“But you are who you are.” — Stephen Kellogg and the Sixers, “Cradle of Family”

Matthew 10
Romans 8:12-17
Isaiah 43:1-7

Throughout Dixie, I’m a Tennessean. Folks in Georgia and Alabama know what that means. Outside the South, I’m a Southerner. That means something to Yankees. Around the world, I’m American. That means something to everyone I meet off native soil.  

Iraq, Kyoto, Gitmo and our border caused me to think people in other countries don’t like America or Americans. Still, I’m an American, a Southerner and a Tennessean, so I traveled with some friends to Norway to see a friend.

Expecting bitterness toward my fellow Yanks and me, I found people who genuinely liked Americans. Anticipating indifference and even hostility, I discovered people shy about, but fond of, American gregariousness. Thinking they would detest everything American, I heard our music in every club and restaurant. I saw our television on DVD racks. I glimpsed our movies advertised everywhere. And I saw our businesses on all corners.
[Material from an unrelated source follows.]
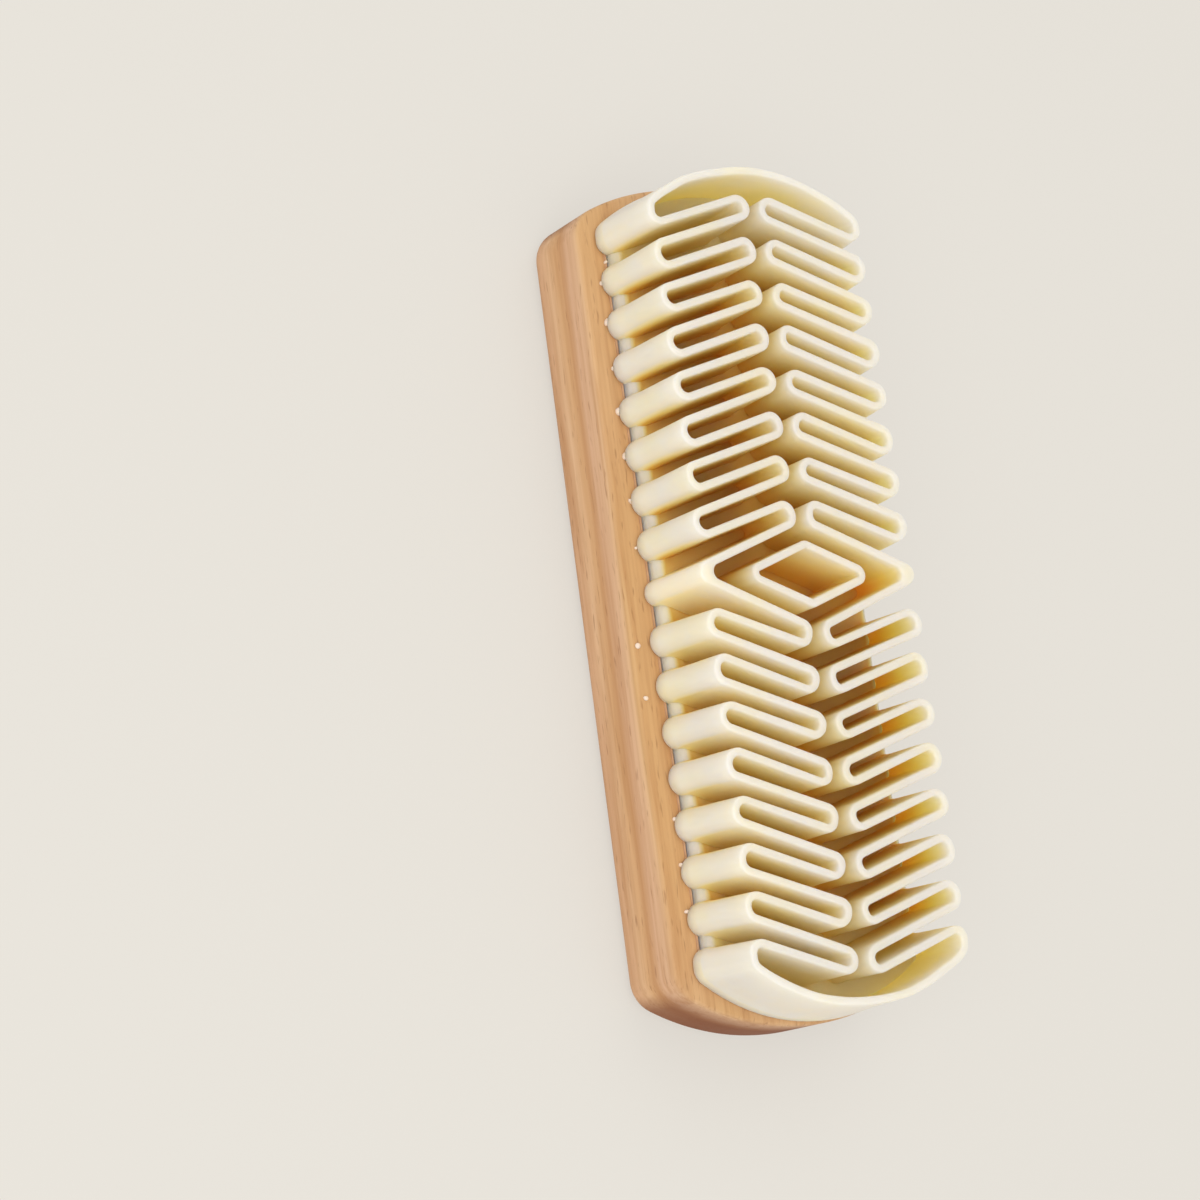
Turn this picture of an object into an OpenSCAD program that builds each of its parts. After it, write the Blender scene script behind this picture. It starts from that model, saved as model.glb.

I felt like a member of a club. So much of what the people loved came from my country; and that made me proud. I bear a family resemblance to this cultural juggernaut. I’m American. That word, that identity, feels like power in conversation: it changes every dynamic. Because of this, I possessed a little swagger in personal interactions.

But the American identity doesn’t revolve solely around the word “America.” I carried the identity within me. It fueled my confident posture toward others.

I’d long thought that Jesus’ name immediately re-draws the contours of any conversation. Bringing him up alters the course of discussion at once, just as being American does. If mentioning him results in a positive response, so much the better. If not, my surly nature prepares for a fight.

I am proud of Jesus, but do I say his name with boldness as I do for America? His name feels like power on my tongue, but do I hesitate to speak it?

His name will not come up in every conversation. I say my primary association is with him. Does that instill me with such confidence as I meet people, engage them, wander the world? Am I aware of what it means to be a follower of Jesus? Does that means something, and if so, what?

Certainly it means something to others. Perhaps it means something different to everyone I meet. But what does it mean to me?

Does your association with Jesus alter your view of yourself?
How do you feel toward your ethnic or national identity?
What does your country’s name mean to others?  What does Jesus’ name mean?